I think a lot of people invest a lot of time to go down a path getting a second degree. If you already have a degree you can get in the door if you have the necessary skills so that’s a piece of advice I’d give to it to an individual adult I think what’s as important kind of bigger picture is all of us including us we have a nine-year-old girl. There is no measurable difference in capability or interest between boys and girls when they’re really young in STEM and other subjects but the girls’ interest falls off dramatically once they get older. Like we’re talking once they get into sixth seventh, eighth sixth grade and I so I think what we need to do as parents or as community members is talk them out of dropping of losing that interest make them to see and do things that are exciting.
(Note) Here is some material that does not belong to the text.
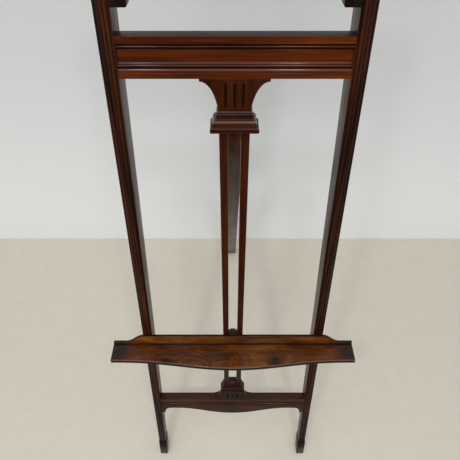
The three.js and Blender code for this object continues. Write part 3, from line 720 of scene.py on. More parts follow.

Go to robotics competitions to see them. Watch cool stuff on Netflix that is about science and engineering and how the world works. Just don’t let them lose interest for merely social reasons. We have to break that mold a little bit.
Karen Swyszcz 33:02
Mm-hmm. That’s really great advice. So if people wanted to learn more about Enable Education, where can they find you?
Ben Zimmer 33:10
Enableeducation.com
Amy Leask 33:11
Yeah, and as we said earlier, you know, we love visitors. If it resonates with someone and they think they might, you know, they might like to come in and look around and see what we can help them with. We love visitors. We have great coffee and lovely views. Yeah.
Ben Zimmer 33:25
And all the social media handles via Enable Education Yeah.
Amy Leask 33:28
We’re all over the social media.
Ben Zimmer 33:30
And then for the critical thinking for kids material redtkids.com.
Karen Swyszcz 33:34
Awesome. Well, thank you so much again, for your great insight and advice. It was really lovely chatting with you both.
Amy Leask 33:40
You as well.
Ben Zimmer 33:41
Thanks, Karen. It was a real pleasure.